Mr O’Halloran said that to determine the net economic benefit of each treatment, purchase and application costs, and yield benefit need to be considered.
But he said the economics of applying organic amendments is most sensitive to changes in yield, as shown in 2009 DPI research carried out by Kevin Wilkinson.
A small increase or decrease in yield caused by applying an organic amendment can easily offset amendment purchase and application costs.
“A simple economic analysis for this study found that chicken litter was cheapest to purchase, but more importantly gave the biggest yield responses, and therefore had the best gross margins.” Mr O’Halloran said.
“However, the potential offsite impacts and environmental costs need to be considered.”
More work is also needed around application.

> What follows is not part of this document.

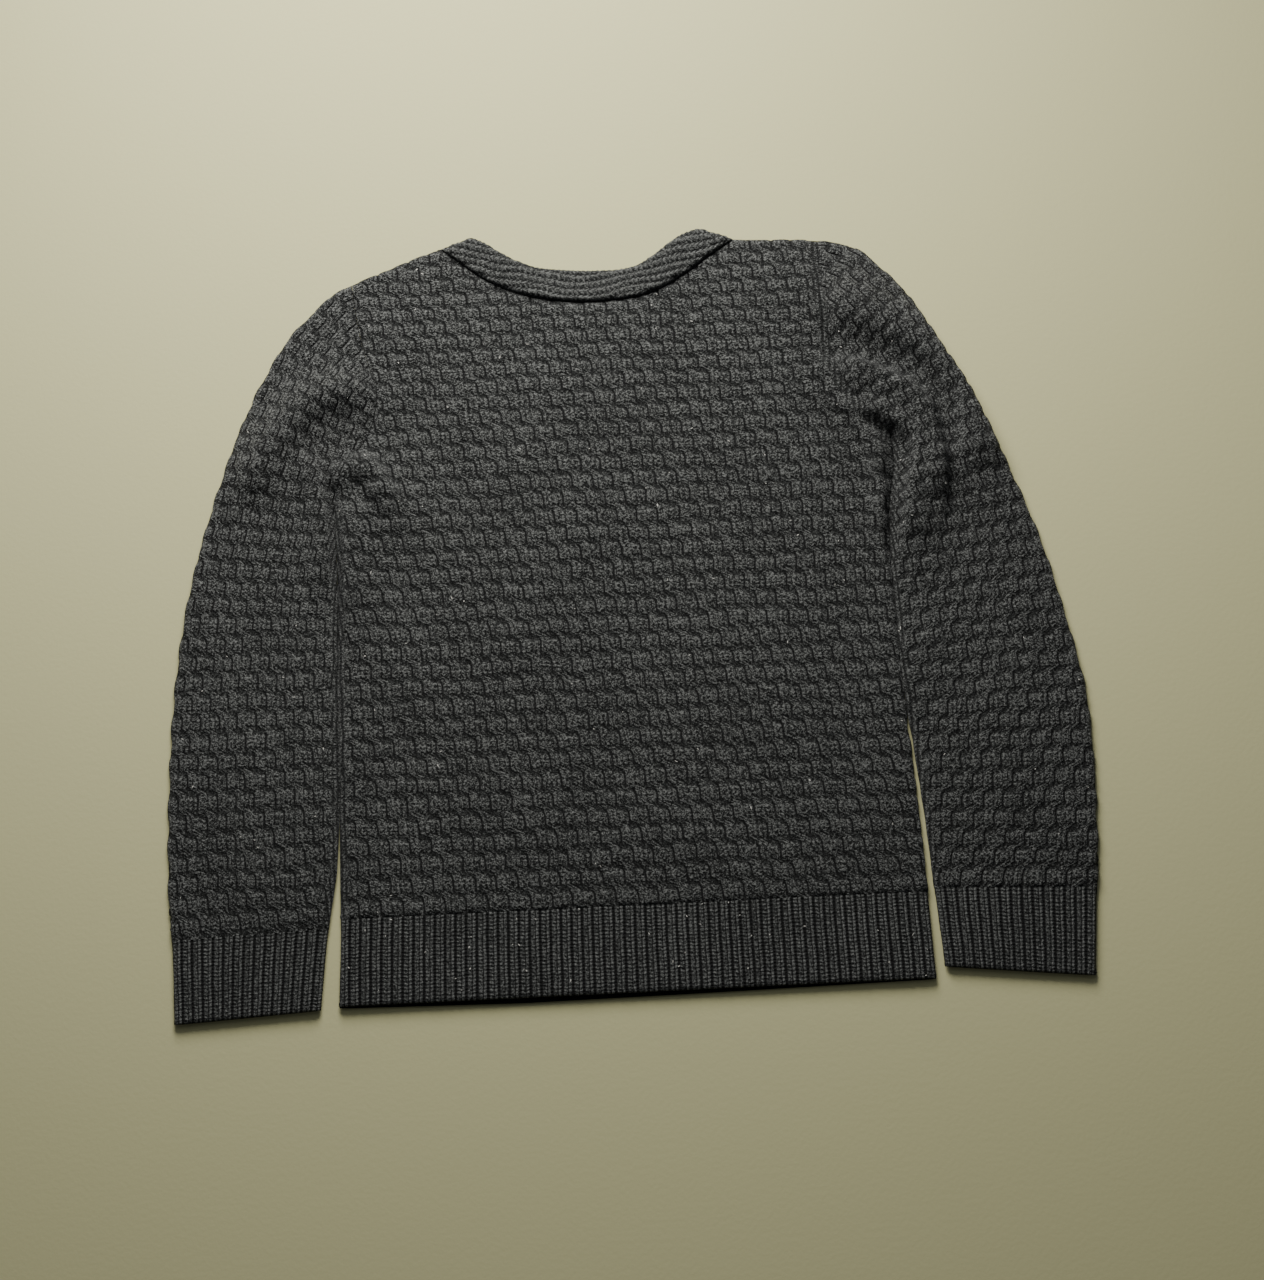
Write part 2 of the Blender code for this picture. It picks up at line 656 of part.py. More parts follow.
def shared_curves():
    names = ("BODY_LEFT", "BODY_RIGHT", "ARMHOLE_LEFT", "ARMHOLE_RIGHT", "SHOULDER_LEFT",
             "SHOULDER_RIGHT", "NECK_BACK", "NECK_BACK_TOP", "NECK_FRONT_LEFT",
             "NECK_FRONT_RIGHT", "NECK_INNER_LEFT", "NECK_INNER_RIGHT", "SLEEVE_LEFT_OUTER",
             "SLEEVE_LEFT_INNER", "SLEEVE_RIGHT_OUTER", "SLEEVE_RIGHT_INNER")
    return {name.lower(): smooth(globals()[name]) for name in names}


def body_edges(curve, neck):
    left = between_heights(curve["body_left"], HEM_DEPTH, curve["body_left"][-1, 1])
    right = between_heights(curve["body_right"], HEM_DEPTH, curve["body_right"][-1, 1])
    return [
        Edge("seam", straight(left[0], right[0])),
        Edge("fold", right),
        Edge("seam", curve["armhole_right"]),
        Edge("fold", curve["shoulder_right"]),
        *[Edge("seam", line) for line in neck],
        Edge("fold", curve["shoulder_left"][::-1]),
        Edge("seam", curve["armhole_left"][::-1]),
        Edge("fold", left[::-1]),
    ]


def make_back(curve):
    edges = body_edges(curve, [curve["neck_back"][::-1]])
    loop, twin, _ = sampled(edges)
    knit = knit_inside(body_cells(), edges, loop, BODY_CELL_CLEAR)
    return panel(edges, UPPER_LAYER, knit, plain_points(edges, twin))


def make_front(curve):
    left, right = curve["neck_front_left"], curve["neck_front_right"]
    foot_left = np.array([PLACKET_LEFT, PLACKET_BOTTOM])
    foot_right = np.array([PLACKET_RIGHT, PLACKET_BOTTOM])
    neck = [right, straight(right[-1], foot_right), straight(foot_right, foot_left),
            straight(foot_left, left[-1]), left[::-1]]
    return panel(body_edges(curve, neck), LOWER_LAYER, PLAIN, NOWHERE)


def make_hem(curve, upper):
    left = between_heights(curve["body_left"], 0, HEM_DEPTH)
    right = between_heights(curve["body_right"], 0, HEM_DEPTH)
    low, high = straight(left[0], right[0]), straight(left[-1], right[-1])
    edges = [Edge("free", low), Edge("fold", right), Edge("seam", high[::-1]),
             Edge("fold", left[::-1])]
    if not upper:
        return panel(edges, LOWER_LAYER, PLAIN, NOWHERE)
    _, twin, _ = sampled(edges)
    knit = rib_knit(low, high, BACK_RIBS, edges)
    return panel(edges, UPPER_LAYER, knit, plain_points(edges, twin))


def make_sleeve(curve, side):
    outer, inner = curve[f"sleeve_{side}_outer"], curve[f"sleeve_{side}_inner"]
    armhole = curve[f"armhole_{side}"]
    outer_foot, inner_foot = CUFF_TOPS[side]
    outer = between_heights(outer, outer_foot, outer[0, 1])
    inner = between_heights(inner, inner_foot, inner[0, 1])
    if side == "left":
        edges = [Edge("seam", straight(outer[-1], inner[-1])), Edge("fold", inner[::-1]),
                 Edge("seam", armhole), Edge("fold", outer)]
        knit = sleeve_cells(outer, SLEEVE_LEFT_KNIT, 1)
    else:
        edges = [Edge("seam", straight(inner[-1], outer[-1])), Edge("fold", outer[::-1]),
                 Edge("seam", armhole[::-1]), Edge("fold", inner)]
        knit = sleeve_cells(outer, SLEEVE_RIGHT_KNIT, -1)
    loop, twin, _ = sampled(edges)
    knit = knit_inside(knit, edges, loop, SLEEVE_CELL_CLEAR)
    return tube(edges, knit, plain_points(edges, twin))


def make_cuff(curve, side):
    outer, inner = curve[f"sleeve_{side}_outer"], curve[f"sleeve_{side}_inner"]
    outer_top, inner_top = CUFF_TOPS[side]
    outer = between_heights(outer, outer[-1, 1], outer_top)
    inner = between_heights(inner, inner[-1, 1], inner_top)
    outer = outer if outer[0, 1] < outer[-1, 1] else outer[::-1]
    inner = inner if inner[0, 1] < inner[-1, 1] else inner[::-1]
    left, right = (outer, inner) if side == "left" else (inner, outer)
    low, high = straight(left[0], right[0]), straight(left[-1], right[-1])
    edges = [Edge("free", low), Edge("fold", right), Edge("seam", high[::-1]),
             Edge("fold", left[::-1])]
    return tube(edges, rib_knit(low, high, CUFF_RIBS, edges), NOWHERE)


def make_neckband_back(curve):
    seam, top = curve["neck_back"], curve["neck_back_top"]
    edges = [Edge("seam", seam), Edge("fold", straight(seam[-1], top[-1])),
             Edge("neck", top[::-1]), Edge("fold", straight(top[0], seam[0]))]
    loop, _, _ = sampled(edges)
    steps = 2 * NECKBAND_RIDGES
    stations = np.linspace(0, 1, NECKBAND_STATIONS)[1:-1]
    places, reliefs = [], []
    for k in range(1, steps):
        low = along(seam, stations * lengths(seam)[-1])
        high = along(top, stations * lengths(top)[-1])
        places.append(low + (high - low) * k / steps)
        reliefs += [NECKBAND_RELIEF * (1 if k % 2 else -1)] * len(stations)
    places, reliefs = np.vstack(places), np.array(reliefs)
    keep = inside_outline(places, loop)
    for kind in ("seam", "neck", "fold"):
        keep &= edge_distance(places, edges, kind) > NECKBAND_CLEAR
    layer = UPPER_LAYER._replace(proud=NECKBAND_PROUD)
    return panel(edges, layer, Knitted(places[keep], reliefs[keep], []), NOWHERE)


def make_neckband_front(curve, side):
    seam, inner = curve[f"neck_front_{side}"], curve[f"neck_inner_{side}"]
    end = Edge("seam", straight(seam[-1], inner[-1]))
    fold = Edge("fold", straight(inner[0], seam[0]))
    edges = [Edge("seam", seam), end, Edge("free", inner[::-1]), fold]
    if side == "right":
        edges = [Edge(e.kind, e.line[::-1]) for e in edges[::-1]]
    return panel(edges, LOWER_LAYER, PLAIN, NOWHERE)


# ---- From solids to objects ----

def material(name, colour, roughness):
    made = bpy.data.materials.new(name)
    made.use_nodes = True
    shader = made.node_tree.nodes["Principled BSDF"]
    shader.inputs["Base Color"].default_value = (*colour, 1.0)
    shader.inputs["Roughness"].default_value = roughness
    shader.inputs["Metallic"].default_value = 0.0
    made.diffuse_color = (*colour, 1.0)
    return made


WOOL = (0.016, 0.016, 0.015)
HORN = (0.012, 0.010, 0.009)


def add_object(name, mesh, colour, roughness, collection):
    made = bpy.data.objects.new(name, mesh)
    mesh.materials.append(material(name, colour, roughness))
    collection.objects.link(made)
    return made


def add_solid(name, solid, collection):
    mesh = bpy.data.meshes.new(name)
    mesh.from_pydata([(x * MM, y * MM, z * MM) for x, y, z in solid.points], [], solid.faces)
    mesh.validate()
    mesh.update()
    return add_object(name, mesh, WOOL, 0.95, collection)


def add_block(name, low, high, collection):
    """A plain flat strip, such as one of the placket's bands."""
    mesh = bpy.data.meshes.new(name)
    grid = bmesh.new()
    bmesh.ops.create_cube(grid, size=1.0)
    size = [(b - a) * MM for a, b in zip(low, high)]
    bmesh.ops.scale(grid, vec=size, verts=grid.verts)
    middle = [(a + b) / 2 * MM for a, b in zip(low, high)]
    bmesh.ops.translate(grid, vec=middle, verts=grid.verts)
    grid.to_mesh(mesh)
    grid.free()
    return add_object(name, mesh, WOOL, 0.95, collection)


def add_cylinder(name, radius, low, high, x, y, sides, collection):
    mesh = bpy.data.meshes.new(name)
    grid = bmesh.new()
    bmesh.ops.create_cone(grid, cap_ends=True, segments=sides, radius1=radius * MM,
                          radius2=radius * MM, depth=(high - low) * MM)
    bmesh.ops.translate(grid, vec=(x * MM, y * MM, (low + high) / 2 * MM), verts=grid.verts)
    grid.to_mesh(mesh)
    grid.free()
    return add_object(name, mesh, HORN, 0.4, collection)


def add_button(name, x, y, collection, cutters):
    """A four-hole button with a softened rim, lying face down."""
    button = add_cylinder(name, BUTTON_RADIUS, 0, BUTTON_THICK, x, y, BUTTON_SIDES, collection)
    soften = button.modifiers.new("Rim", "BEVEL")
    soften.width = BUTTON_RIM * MM
    soften.segments = 1
    soften.limit_method = "ANGLE"
    soften.angle_limit = math.radians(60)
    for number, (across, up) in enumerate(((-1, -1), (1, -1), (1, 1), (-1, 1)), 1):
        hole = add_cylinder(f"{name}_hole_{number}", BUTTON_HOLE, -1, BUTTON_THICK + 1,
                            x + across * BUTTON_HOLE_OUT, y + up * BUTTON_HOLE_OUT, 6, cutters)
        hole.hide_render = True
        hole.display_type = "WIRE"
        cut = button.modifiers.new(f"Hole {number}", "BOOLEAN")
        cut.operation = "DIFFERENCE"
        cut.solver = "EXACT"
        cut.object = hole
    button.data.shade_smooth()
    button.data.set_sharp_from_angle(angle=math.radians(40))
    return button


def centre_on_footprint(garment, cutters):
    """Moves every mesh so that the footprint's middle is the origin."""
    points = np.array([tuple(v.co) for o in garment.objects for v in o.data.vertices])
    middle = (points.min(axis=0) + points.max(axis=0)) / 2
    for made in list(garment.objects) + list(cutters.objects):
        for vertex in made.data.vertices:
            vertex.co.x -= middle[0]
            vertex.co.y -= middle[1]


def main():
    for old in list(bpy.data.objects):
        bpy.data.objects.remove(old, do_unlink=True)
    garment = bpy.data.collections.new("henley_sweater")
    cutters = bpy.data.collections.new("cutters")
    for made in (garment, cutters):
        bpy.context.scene.collection.children.link(made)

    curve = shared_curves()
    add_solid("back", make_back(curve), garment)
    add_solid("front", make_front(curve), garment)
    add_solid("hem_back", make_hem(curve, True), garment)
    add_solid("hem_front", make_hem(curve, False), garment)
    for side in ("left", "right"):
        add_solid(f"sleeve_{side}", make_sleeve(curve, side), garment)
        add_solid(f"cuff_{side}", make_cuff(curve, side), garment)
        add_solid(f"neckband_front_{side}", make_neckband_front(curve, side), garment)
    add_solid("neckband_back", make_neckband_back(curve), garment)

    left, right = PLACKET_LEFT + SEAM_GAP, PLACKET_RIGHT - SEAM_GAP
    low, high = PLACKET_BOTTOM + SEAM_GAP, NECK_INNER_LEFT[-1].up
    outside = BUTTON_THICK + SEAM_GAP
    inside = outside + PLACKET_BAND + SEAM_GAP
    add_block("placket_buttonhole_band", (left, low, outside),
              (right, high, outside + PLACKET_BAND), garment)
    add_block("placket_button_band", (left, low, inside),
              (right, high, inside + PLACKET_BAND), garment)
    for number, y in enumerate(BUTTON_HEIGHTS, 1):
        add_button(f"button_{number}", (left + right) / 2, y, garment, cutters)
    centre_on_footprint(garment, cutters)


main()
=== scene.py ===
# Henley pullover in charcoal wool with a small all-over cable, laid flat with its back up.
# Lengths are millimetres in the hem's own frame: across, up to the neck, and above the floor.
import math

import bpy
import numpy as np
from mathutils import Matrix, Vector
from mathutils.geometry import delaunay_2d_cdt


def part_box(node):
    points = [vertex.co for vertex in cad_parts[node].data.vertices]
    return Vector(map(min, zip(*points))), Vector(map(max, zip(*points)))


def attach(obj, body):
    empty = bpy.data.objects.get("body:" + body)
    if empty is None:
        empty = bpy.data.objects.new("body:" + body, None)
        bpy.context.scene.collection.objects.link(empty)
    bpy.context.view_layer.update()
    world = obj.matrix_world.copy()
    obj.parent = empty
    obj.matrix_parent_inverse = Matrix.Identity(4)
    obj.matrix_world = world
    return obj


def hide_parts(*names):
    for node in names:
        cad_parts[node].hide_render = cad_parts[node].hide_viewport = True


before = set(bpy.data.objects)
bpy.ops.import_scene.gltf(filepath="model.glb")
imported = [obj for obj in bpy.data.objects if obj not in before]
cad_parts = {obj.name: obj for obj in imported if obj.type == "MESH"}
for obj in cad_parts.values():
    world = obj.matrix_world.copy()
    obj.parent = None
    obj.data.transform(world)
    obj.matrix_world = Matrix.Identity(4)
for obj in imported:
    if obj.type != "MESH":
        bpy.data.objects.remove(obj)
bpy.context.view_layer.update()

mm = 0.001
hemLow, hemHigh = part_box("hem_back")
hemMiddle = np.array([(hemLow.x + hemHigh.x) / 2, hemLow.y, 0.0])

cloth = {
    "wall": 3.0,         # the knit without its cables
    "layerGap": 0.6,     # between the front and the back
    "seamGap": 0.3,
    "joinGap": 0.04,     # where the rib is knitted on to the body
    "foldRound": 6.0,    # how far in from a folded edge the cloth rounds over
    "edgeStep": 2.0,     # spacing of the points along an outline
    "insideStep": 9.0,   # spacing of the points on a wall's plain inside
    "weltRound": 1.8,    # how far in from a free edge the hem and cuffs round over
    "neckRound": 5.0,    # the same on the neckband
    "lip": 0.22,         # share of the wall left right at a free edge
    "lipHeight": 0.45,   # where in the wall that lip lies
    "ringClear": 1.0,    # how much further off another edge a ring of points must be
    "insideClear": 3.0,  # how far the inside's points stay off its outline
    "sharpAngle": 75.0,
}
middleHeight = cloth["wall"] + cloth["layerGap"] / 2
backInside = cloth["wall"] + cloth["layerGap"]
backOutside = backInside + cloth["wall"]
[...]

“Scientists still have considerable work to do around application methods, timing and rates to get the best production and environmental outcomes from the application of organic amendments,” Mr O’Halloran said.
“These losses are costing the farmer money because that nitrogen is no longer available to the plant and reduces nitrogen use efficiency.”
Research is also investigating applying combinations of different organic amendments with inorganic fertilisers and the addition of additives such as nitrification inhibitors, which slow the release of nitrogen.
“All of which should enable growers to better match nitrogen supply to crop nitrogen demand and further increase the benefits from the application of organic amendments,” Mr O’Halloran said.